On the Get Rows (v2) action we will supply the database server and database name and the view name as the table.
The key thing to note here is the server name comes from your Synapse workspace overview page in the Azure Portal and you want the serverless SQL endpoint.
Run Logic App to Test
Back in my Logic App I am simply wanting to test connectivity and basic data retrieval. I run it with an HTTP action then query the view like below.
At runtime you can see in the history I have now got the results from Synapse just like from any other SQL query.
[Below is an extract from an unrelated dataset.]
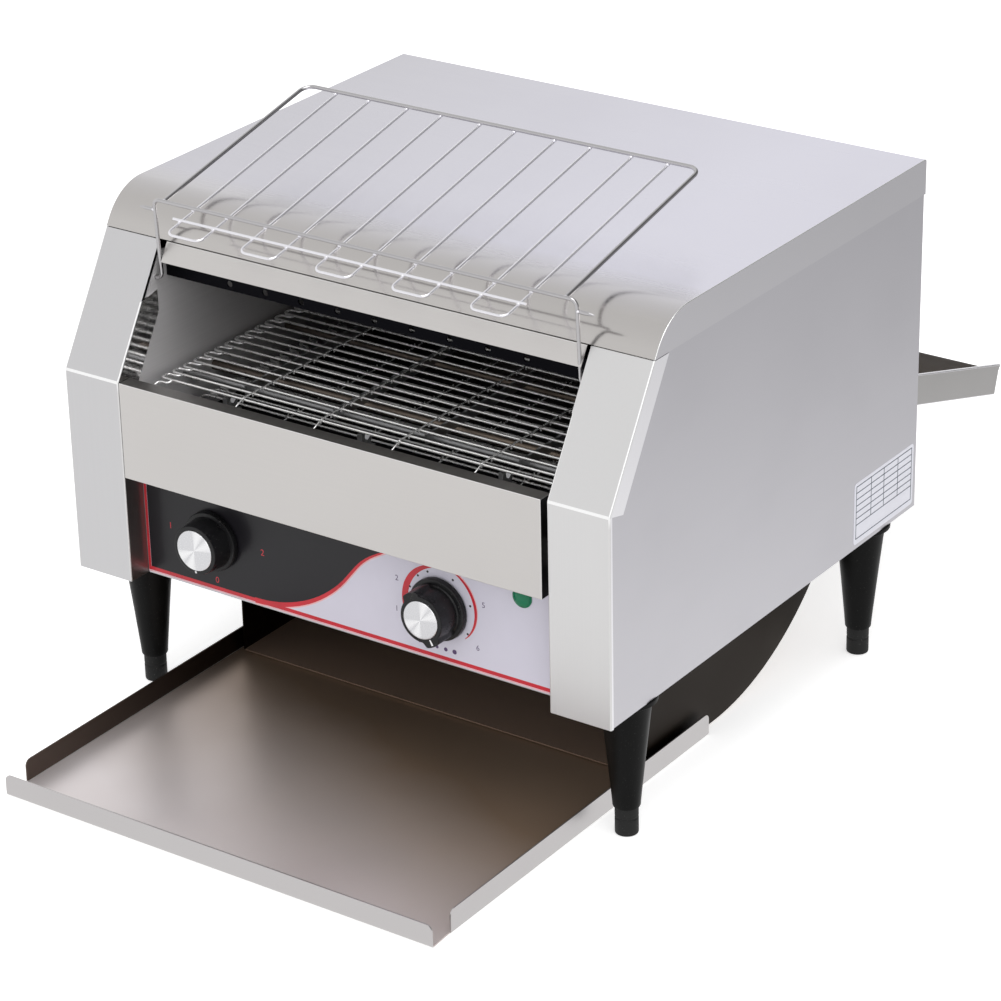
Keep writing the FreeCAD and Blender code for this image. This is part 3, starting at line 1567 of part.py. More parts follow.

The designer for the SQL Connector picks up the definition for the view so you can see I automatically get the designer properties too like country_code below so I can loop over the results and use the fields as normal.
I think the combination of using Synapse along side Logic Apps is pretty interesting. Synapse can provide that centralized data warehouse / data hub which you can use as a data source for data you want to integrate with other systems. Obviously Synapse also comes with a bunch of other features such as Data Flows which give you options for bulk pushing and pulling of data into Synapse but that just means you have many options in your tool kit. Synapse as the central data source to consolidate views of data is one aspect and then the other aspect is a choice of Data Flows or Logic Apps, which is really just the same decision about if you use Data Factory or Logic Apps for an interface which is really down to the requirements of that specific interface and about data integration vs process integration.